The Pine Bluff Convention Center was rocking and rolling Friday morning as hundreds of senior citizens received covid-19 vaccinations
The parking lot was packed, looking more like a sold-out event, but despite the dire circumstances that caused the gathering, Jefferson County's most vulnerable population was swinging and swaying to the sounds of oldies as they waited their turn to receive their shots.
Dr. Michelle R. Smith of the Arkansas Department of Health said a partnership between Doctor's Orders Pharmacy, Walmart, the Arkansas Department of Health, Blue Cross Blue Shield, the mayor's office, congressional House members, local churches and volunteers made the event possible.
"We are coming together to vaccinate 1,000 people in one day," said Smith, who added that the goal was to vaccinate about 100 people an hour so, by the end of the nine or 10 hours, the number would be reached.
The outreach included the 70 and older population with a focus on those who did not have access to the internet or had difficulties scheduling their appointment online.
From 8 a.m. to 6 p.m. a smooth transition of senior citizens received the covid-19 vaccination. From temperature checks to the 15-minute observation area with emergency medical technicians on stand-by, the event ran without a hitch.
"We partnered with Rep. Vivian Flowers, the mayor's office, and several churches," said Lelan Stice of Doctor's Pharmacy, who added that the Arkansas Department of Health used the system from Doctor's Orders Pharmacy to schedule people from all over Jefferson County. "Everyone that came is in their time slot and that's how we've been able to maintain the social distancing."
Senior citizens hummed along to familiar tunes, some tapping their feet to the beat as they waited in the seating area. And despite the large number of people getting shots, there did not appear to be any congestion or long wait times.
"It's almost been a perfect storm in a really good way for Pine Bluff," said Flowers. "Everything was thought of so it could be organized down to having a separate area for people who couldn't get out of their cars."
A concierge-type service transported senior citizens in golf carts to and from their cars with the help of Harbor Oaks Golf Club, which supplied the carts.
Even Mayor Shirley Washington assisted with wheelchair assistance while volunteers from all over Arkansas, including UAMS in Little Rock, assisted with vaccine administration.
"It's a very high level of officials here who understand this is important," said Flowers. "It's about people and they came to Pine Bluff today to be a part of the crew of volunteers to make sure it ran smoothly."
According to Smith, officials ended the day with 850 vaccinations administered. But the 1,000 figure was actually topped. Stice said about 2,000 vaccinations would be administered in total, counting all locations that were doing the vaccines on Friday.
"We vaccinated about 360 at Doctor's Orders clinic on 28th Street and the hospital is vaccinating about 450 at First Baptist Church on the south side of town," he said.

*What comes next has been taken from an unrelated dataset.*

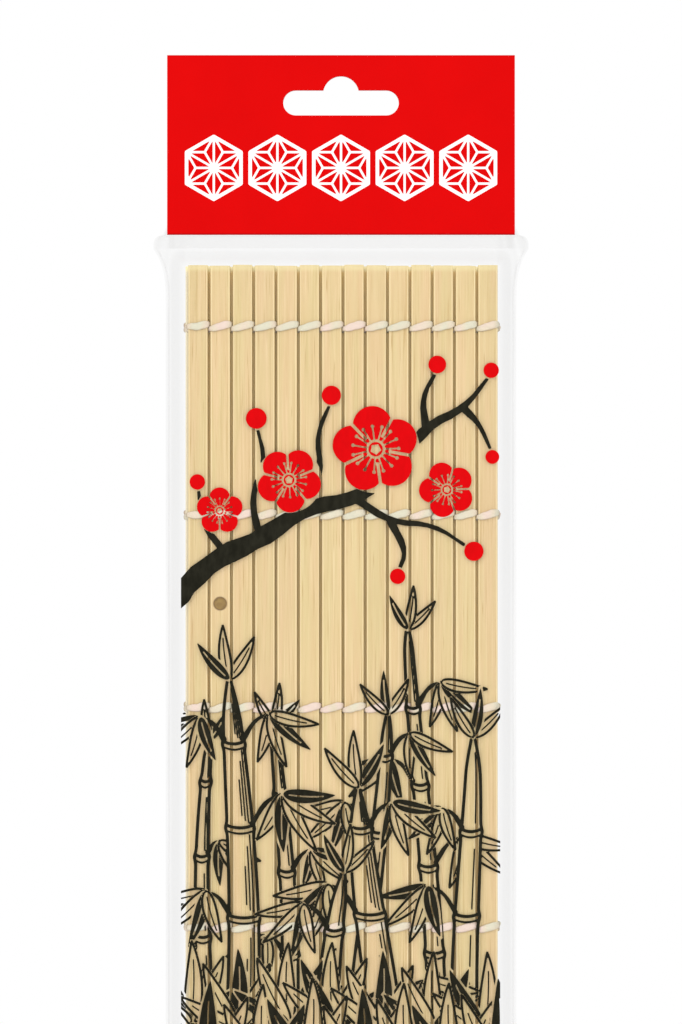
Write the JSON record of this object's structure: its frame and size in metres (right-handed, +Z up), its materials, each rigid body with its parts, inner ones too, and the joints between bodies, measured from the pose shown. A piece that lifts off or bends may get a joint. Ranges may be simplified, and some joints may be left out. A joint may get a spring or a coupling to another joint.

Flowers said she was proud of the works that she and her colleagues put together with the Pine Bluff delegation along with house members Ken Ferguson and Mike Holcomb when it came to getting more doses in the state and the attention that has been drawn from the push.
When Phase 1B of the state's covid-19 vaccination plan rolled out to cover school staff, daycare workers, and those who are 70 and older, Arkansas did not have enough doses for the increase.
The state was receiving nearly the same amount of doses that it did in the initial phases.
According to health officials, shipments only included a few vaccines at a time, and with the increase of people in Phase 1B the average was less than 500 doses per county.
Stice said officials are trying to establish a model that can be used across Arkansas.
"We've had conversations about planning another one for southeast Arkansas, trying to do one down there," said Stice, who added that officials are looking to serve citizens who are homebound and want to be vaccinated.
Not just a Jefferson County movement, the day's events are something that Flowers wants to see happening all across Arkansas.
"We know that if we are suffering from the lack of resources, you can imagine what's happening in Dumas, Altheimer, or in other rural areas south of Little Rock," she said. "It's not just about us; it's about our whole state, and if people are not being served here and in other parts of the state, then we are not doing well as a state."